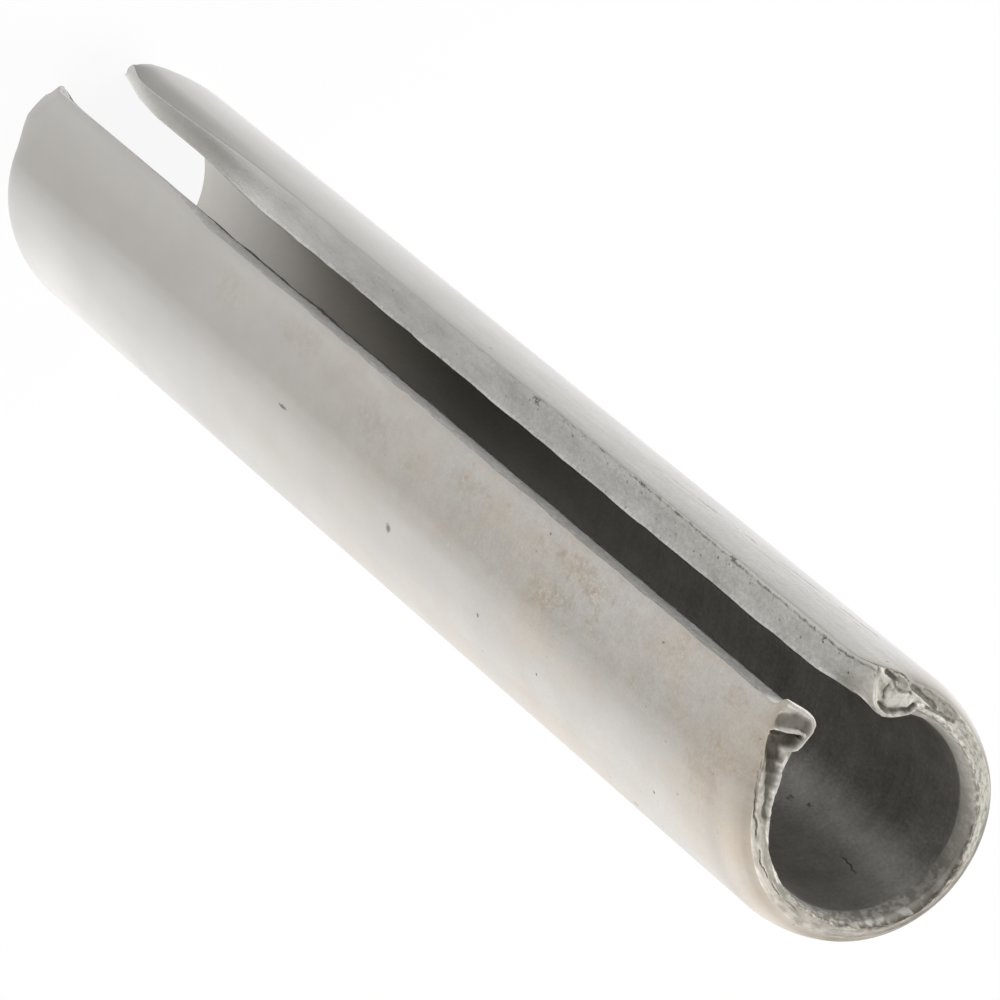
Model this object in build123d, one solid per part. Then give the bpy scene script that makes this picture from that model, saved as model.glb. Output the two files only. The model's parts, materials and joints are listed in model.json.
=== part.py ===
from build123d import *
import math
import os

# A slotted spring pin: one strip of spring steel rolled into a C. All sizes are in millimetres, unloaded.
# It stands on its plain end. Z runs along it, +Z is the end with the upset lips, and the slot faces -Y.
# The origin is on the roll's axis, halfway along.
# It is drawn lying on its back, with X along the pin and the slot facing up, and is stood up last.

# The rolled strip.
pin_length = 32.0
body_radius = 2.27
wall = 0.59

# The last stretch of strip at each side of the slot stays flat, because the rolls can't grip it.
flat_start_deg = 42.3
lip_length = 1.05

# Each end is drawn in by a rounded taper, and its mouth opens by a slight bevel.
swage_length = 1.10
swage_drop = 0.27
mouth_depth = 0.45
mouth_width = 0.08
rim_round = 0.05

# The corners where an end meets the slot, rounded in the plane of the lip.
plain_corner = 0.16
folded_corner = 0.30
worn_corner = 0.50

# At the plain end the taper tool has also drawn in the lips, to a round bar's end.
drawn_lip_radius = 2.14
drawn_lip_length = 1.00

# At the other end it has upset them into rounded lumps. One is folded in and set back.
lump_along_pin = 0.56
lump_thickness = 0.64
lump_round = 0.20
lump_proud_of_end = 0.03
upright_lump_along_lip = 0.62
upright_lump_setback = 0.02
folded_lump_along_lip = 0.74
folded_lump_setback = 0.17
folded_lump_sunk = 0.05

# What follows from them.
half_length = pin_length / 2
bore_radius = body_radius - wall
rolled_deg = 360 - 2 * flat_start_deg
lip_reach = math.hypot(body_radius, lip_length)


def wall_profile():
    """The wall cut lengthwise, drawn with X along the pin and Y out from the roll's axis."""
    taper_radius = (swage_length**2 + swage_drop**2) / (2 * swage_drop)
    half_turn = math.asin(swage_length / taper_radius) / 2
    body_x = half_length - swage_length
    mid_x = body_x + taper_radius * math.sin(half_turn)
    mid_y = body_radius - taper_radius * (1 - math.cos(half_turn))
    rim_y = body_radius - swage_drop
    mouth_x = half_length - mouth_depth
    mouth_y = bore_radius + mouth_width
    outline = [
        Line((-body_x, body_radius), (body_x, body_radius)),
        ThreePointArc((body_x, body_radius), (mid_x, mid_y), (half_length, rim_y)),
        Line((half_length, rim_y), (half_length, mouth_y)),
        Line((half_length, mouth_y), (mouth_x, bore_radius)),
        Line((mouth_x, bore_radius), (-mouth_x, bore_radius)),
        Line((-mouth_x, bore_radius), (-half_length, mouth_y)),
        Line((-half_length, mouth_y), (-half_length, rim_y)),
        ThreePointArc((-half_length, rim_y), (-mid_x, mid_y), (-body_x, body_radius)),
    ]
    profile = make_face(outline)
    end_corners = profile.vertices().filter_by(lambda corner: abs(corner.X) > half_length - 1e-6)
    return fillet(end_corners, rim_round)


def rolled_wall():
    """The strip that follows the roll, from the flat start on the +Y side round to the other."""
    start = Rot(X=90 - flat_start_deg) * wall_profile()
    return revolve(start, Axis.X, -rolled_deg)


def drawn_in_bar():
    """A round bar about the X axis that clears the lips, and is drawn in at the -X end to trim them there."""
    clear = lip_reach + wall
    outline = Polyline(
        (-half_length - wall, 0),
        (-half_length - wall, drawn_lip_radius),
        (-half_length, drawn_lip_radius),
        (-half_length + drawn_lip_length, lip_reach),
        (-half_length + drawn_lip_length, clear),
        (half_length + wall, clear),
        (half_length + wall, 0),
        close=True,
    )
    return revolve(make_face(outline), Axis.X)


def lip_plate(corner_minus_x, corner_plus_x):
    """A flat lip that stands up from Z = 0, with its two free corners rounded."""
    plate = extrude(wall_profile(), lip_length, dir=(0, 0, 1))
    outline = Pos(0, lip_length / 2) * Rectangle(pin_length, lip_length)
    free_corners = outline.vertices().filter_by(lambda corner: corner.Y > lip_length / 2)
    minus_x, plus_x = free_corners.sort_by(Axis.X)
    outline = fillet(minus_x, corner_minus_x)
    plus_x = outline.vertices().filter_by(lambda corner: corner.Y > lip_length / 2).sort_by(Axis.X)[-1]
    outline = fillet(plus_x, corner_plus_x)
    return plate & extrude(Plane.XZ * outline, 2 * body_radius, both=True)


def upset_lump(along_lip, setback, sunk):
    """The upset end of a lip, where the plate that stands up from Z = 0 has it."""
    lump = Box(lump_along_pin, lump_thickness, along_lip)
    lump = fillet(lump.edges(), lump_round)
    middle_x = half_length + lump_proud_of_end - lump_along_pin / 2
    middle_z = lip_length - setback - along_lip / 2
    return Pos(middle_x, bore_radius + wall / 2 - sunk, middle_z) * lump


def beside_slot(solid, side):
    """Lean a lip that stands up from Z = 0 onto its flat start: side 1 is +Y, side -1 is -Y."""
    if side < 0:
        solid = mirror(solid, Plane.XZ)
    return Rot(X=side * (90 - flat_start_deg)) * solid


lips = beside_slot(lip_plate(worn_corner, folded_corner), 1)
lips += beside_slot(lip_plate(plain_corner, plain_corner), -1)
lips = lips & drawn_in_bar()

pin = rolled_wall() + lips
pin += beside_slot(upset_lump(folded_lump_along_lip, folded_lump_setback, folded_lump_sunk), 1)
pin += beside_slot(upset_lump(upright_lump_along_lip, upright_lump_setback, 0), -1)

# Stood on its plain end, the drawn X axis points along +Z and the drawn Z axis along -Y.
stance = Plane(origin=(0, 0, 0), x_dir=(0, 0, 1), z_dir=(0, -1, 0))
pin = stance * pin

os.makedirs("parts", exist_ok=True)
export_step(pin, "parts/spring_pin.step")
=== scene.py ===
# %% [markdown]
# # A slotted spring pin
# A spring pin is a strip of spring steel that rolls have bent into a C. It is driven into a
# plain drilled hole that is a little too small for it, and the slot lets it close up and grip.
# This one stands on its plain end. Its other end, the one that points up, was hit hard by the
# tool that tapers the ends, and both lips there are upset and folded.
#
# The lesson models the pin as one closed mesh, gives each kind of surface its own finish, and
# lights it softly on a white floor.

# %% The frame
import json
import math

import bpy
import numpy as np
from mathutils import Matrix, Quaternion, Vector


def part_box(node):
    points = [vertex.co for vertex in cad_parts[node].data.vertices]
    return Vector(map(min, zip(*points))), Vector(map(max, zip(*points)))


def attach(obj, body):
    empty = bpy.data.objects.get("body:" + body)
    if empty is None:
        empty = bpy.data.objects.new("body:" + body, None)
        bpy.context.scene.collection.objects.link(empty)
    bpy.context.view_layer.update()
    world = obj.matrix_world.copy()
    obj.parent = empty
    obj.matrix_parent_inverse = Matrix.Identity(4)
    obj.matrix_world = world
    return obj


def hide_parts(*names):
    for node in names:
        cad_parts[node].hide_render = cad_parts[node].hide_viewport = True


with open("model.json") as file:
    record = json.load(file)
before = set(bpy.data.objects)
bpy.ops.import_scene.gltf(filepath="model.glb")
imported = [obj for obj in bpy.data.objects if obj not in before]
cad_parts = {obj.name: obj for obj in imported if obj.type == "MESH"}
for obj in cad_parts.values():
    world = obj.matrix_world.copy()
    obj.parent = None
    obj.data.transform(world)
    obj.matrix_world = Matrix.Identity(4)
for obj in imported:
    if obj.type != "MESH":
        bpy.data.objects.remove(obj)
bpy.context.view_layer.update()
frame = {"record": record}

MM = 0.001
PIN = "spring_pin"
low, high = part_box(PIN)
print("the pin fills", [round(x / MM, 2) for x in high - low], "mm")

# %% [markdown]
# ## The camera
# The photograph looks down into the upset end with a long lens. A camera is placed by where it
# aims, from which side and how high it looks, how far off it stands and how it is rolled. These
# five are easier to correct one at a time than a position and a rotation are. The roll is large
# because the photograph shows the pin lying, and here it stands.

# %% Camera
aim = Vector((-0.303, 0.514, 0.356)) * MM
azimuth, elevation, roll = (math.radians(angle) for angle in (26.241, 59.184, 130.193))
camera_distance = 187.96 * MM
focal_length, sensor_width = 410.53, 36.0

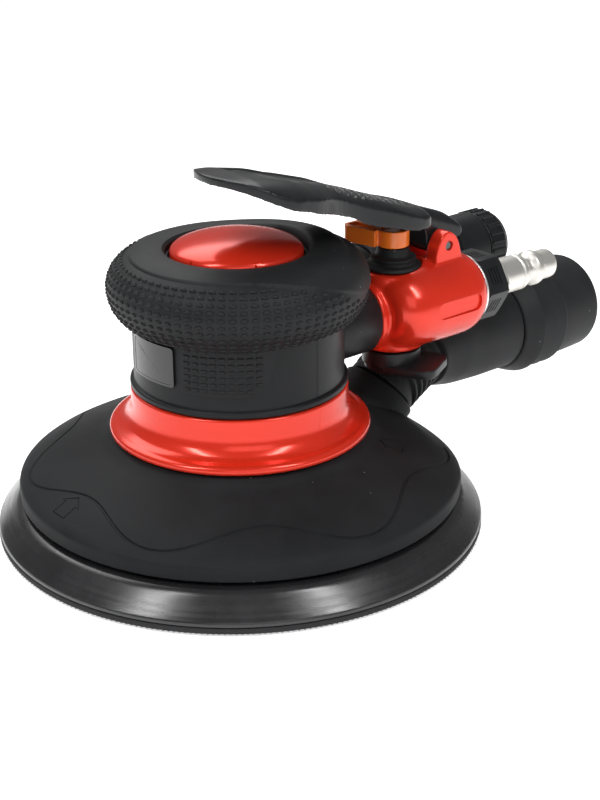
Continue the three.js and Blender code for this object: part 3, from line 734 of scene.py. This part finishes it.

• Short problem: Give again, word for word, only the lines running from the line with "for node in" through the line with "# because the"; include both of those lines.

• Exercise response:
    for node in names:
        cad_parts[node].hide_render = cad_parts[node].hide_viewport = True


with open("model.json") as file:
    record = json.load(file)
before = set(bpy.data.objects)
bpy.ops.import_scene.gltf(filepath="model.glb")
imported = [obj for obj in bpy.data.objects if obj not in before]
cad_parts = {obj.name: obj for obj in imported if obj.type == "MESH"}
for obj in cad_parts.values():
    world = obj.matrix_world.copy()
    obj.parent = None
    obj.data.transform(world)
    obj.matrix_world = Matrix.Identity(4)
for obj in imported:
    if obj.type != "MESH":
        bpy.data.objects.remove(obj)
bpy.context.view_layer.update()
frame = {"record": record}

MM = 0.001
PIN = "spring_pin"
low, high = part_box(PIN)
print("the pin fills", [round(x / MM, 2) for x in high - low], "mm")

# %% [markdown]
# ## The camera
# The photograph looks down into the upset end with a long lens. A camera is placed by where it
# aims, from which side and how high it looks, how far off it stands and how it is rolled. These
# five are easier to correct one at a time than a position and a rotation are. The roll is large
# because the photograph shows the pin lying, and here it stands.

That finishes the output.